• What to work on:
Using the data below, output the first line and every line after it up to and including the line containing "return body", exactly as written and with nothing added.

— Start Dataset excerpt —

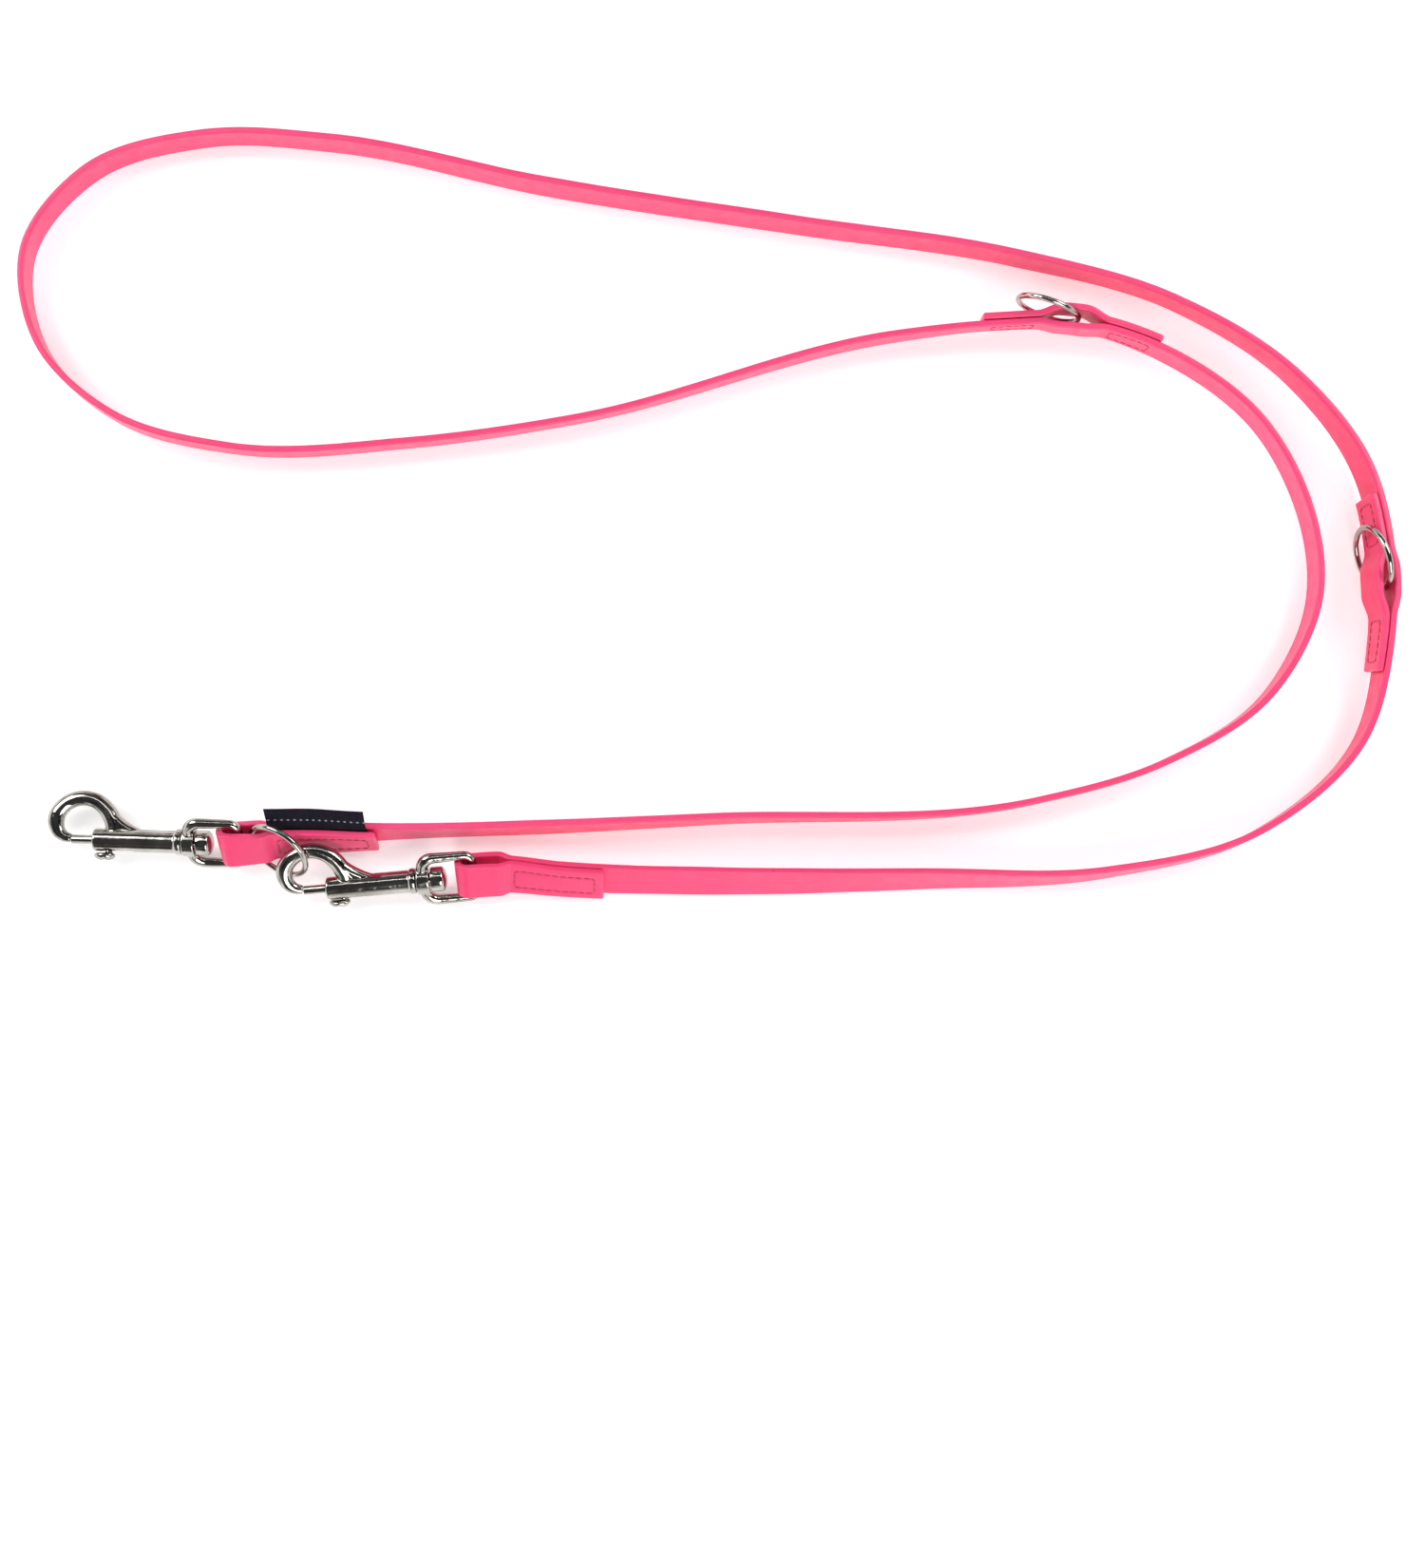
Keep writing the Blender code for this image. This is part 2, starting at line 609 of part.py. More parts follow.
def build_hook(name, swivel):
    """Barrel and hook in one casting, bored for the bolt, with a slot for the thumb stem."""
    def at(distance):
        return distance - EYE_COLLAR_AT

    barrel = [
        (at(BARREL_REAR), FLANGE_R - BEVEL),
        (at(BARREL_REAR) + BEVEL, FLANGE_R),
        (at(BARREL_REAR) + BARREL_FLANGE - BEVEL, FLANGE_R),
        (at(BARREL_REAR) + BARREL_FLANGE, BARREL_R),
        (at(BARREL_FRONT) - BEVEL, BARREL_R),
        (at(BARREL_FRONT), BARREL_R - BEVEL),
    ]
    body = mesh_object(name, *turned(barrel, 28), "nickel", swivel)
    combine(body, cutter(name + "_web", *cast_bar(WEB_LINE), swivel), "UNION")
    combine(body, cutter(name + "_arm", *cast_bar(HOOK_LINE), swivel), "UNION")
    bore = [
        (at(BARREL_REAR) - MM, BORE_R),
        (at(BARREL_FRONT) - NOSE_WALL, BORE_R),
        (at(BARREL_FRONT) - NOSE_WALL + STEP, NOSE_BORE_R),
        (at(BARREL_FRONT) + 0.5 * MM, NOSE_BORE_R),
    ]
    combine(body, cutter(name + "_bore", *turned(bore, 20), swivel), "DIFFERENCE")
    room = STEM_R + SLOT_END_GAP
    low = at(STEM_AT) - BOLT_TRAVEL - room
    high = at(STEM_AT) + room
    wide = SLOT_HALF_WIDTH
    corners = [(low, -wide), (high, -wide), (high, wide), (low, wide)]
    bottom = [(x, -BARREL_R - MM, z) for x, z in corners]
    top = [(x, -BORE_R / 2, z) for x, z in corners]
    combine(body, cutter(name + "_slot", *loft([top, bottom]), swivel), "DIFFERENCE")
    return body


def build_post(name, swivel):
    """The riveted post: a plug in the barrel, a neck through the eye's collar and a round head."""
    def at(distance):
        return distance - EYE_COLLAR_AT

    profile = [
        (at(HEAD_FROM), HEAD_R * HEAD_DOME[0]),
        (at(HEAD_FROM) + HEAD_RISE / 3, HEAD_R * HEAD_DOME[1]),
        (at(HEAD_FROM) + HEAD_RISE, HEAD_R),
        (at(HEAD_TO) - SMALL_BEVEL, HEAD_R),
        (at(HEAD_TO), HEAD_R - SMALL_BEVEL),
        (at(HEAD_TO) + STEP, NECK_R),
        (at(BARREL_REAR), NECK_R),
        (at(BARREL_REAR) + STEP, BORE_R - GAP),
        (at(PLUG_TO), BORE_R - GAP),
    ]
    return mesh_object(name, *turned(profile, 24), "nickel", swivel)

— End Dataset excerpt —

• Response to the task:
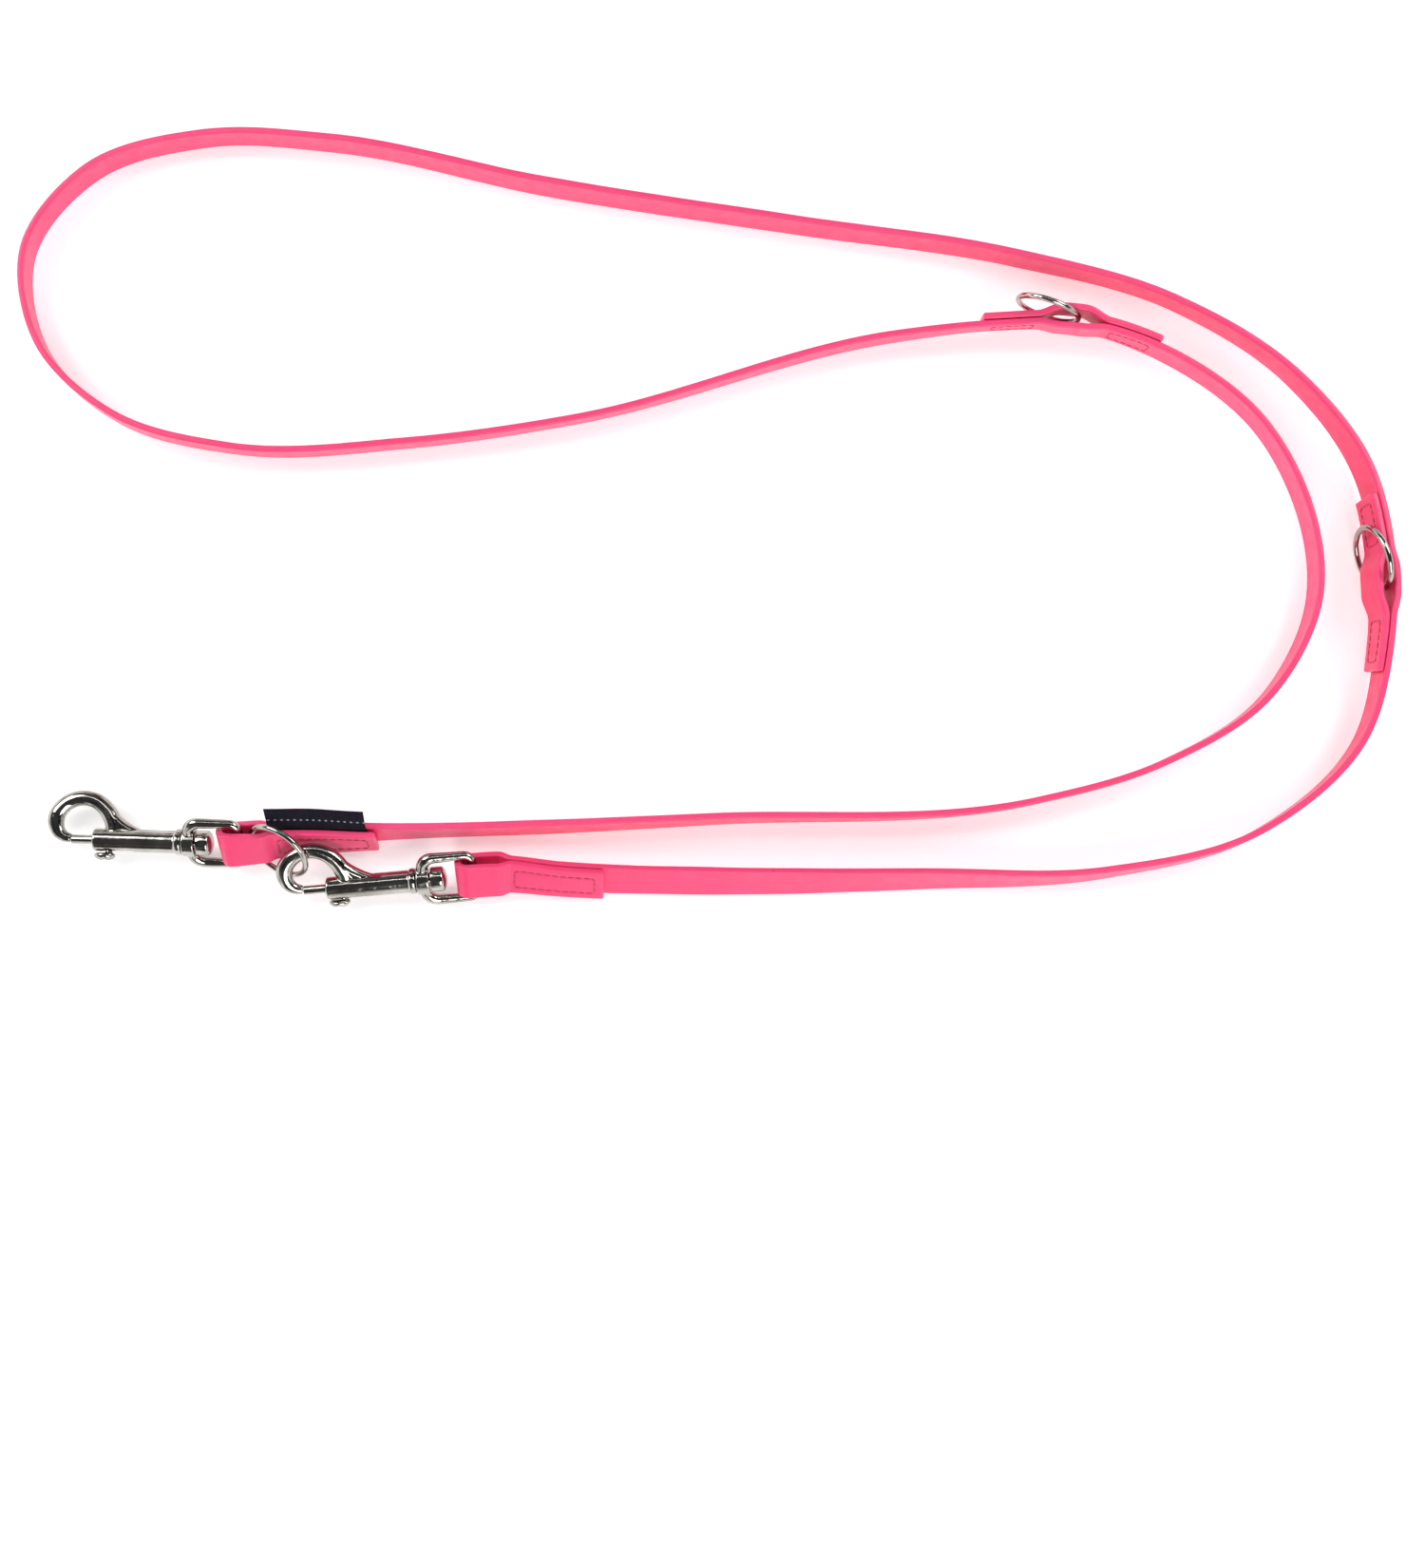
Keep writing the Blender code for this image. This is part 2, starting at line 609 of part.py. More parts follow.
def build_hook(name, swivel):
    """Barrel and hook in one casting, bored for the bolt, with a slot for the thumb stem."""
    def at(distance):
        return distance - EYE_COLLAR_AT

    barrel = [
        (at(BARREL_REAR), FLANGE_R - BEVEL),
        (at(BARREL_REAR) + BEVEL, FLANGE_R),
        (at(BARREL_REAR) + BARREL_FLANGE - BEVEL, FLANGE_R),
        (at(BARREL_REAR) + BARREL_FLANGE, BARREL_R),
        (at(BARREL_FRONT) - BEVEL, BARREL_R),
        (at(BARREL_FRONT), BARREL_R - BEVEL),
    ]
    body = mesh_object(name, *turned(barrel, 28), "nickel", swivel)
    combine(body, cutter(name + "_web", *cast_bar(WEB_LINE), swivel), "UNION")
    combine(body, cutter(name + "_arm", *cast_bar(HOOK_LINE), swivel), "UNION")
    bore = [
        (at(BARREL_REAR) - MM, BORE_R),
        (at(BARREL_FRONT) - NOSE_WALL, BORE_R),
        (at(BARREL_FRONT) - NOSE_WALL + STEP, NOSE_BORE_R),
        (at(BARREL_FRONT) + 0.5 * MM, NOSE_BORE_R),
    ]
    combine(body, cutter(name + "_bore", *turned(bore, 20), swivel), "DIFFERENCE")
    room = STEM_R + SLOT_END_GAP
    low = at(STEM_AT) - BOLT_TRAVEL - room
    high = at(STEM_AT) + room
    wide = SLOT_HALF_WIDTH
    corners = [(low, -wide), (high, -wide), (high, wide), (low, wide)]
    bottom = [(x, -BARREL_R - MM, z) for x, z in corners]
    top = [(x, -BORE_R / 2, z) for x, z in corners]
    combine(body, cutter(name + "_slot", *loft([top, bottom]), swivel), "DIFFERENCE")
    return body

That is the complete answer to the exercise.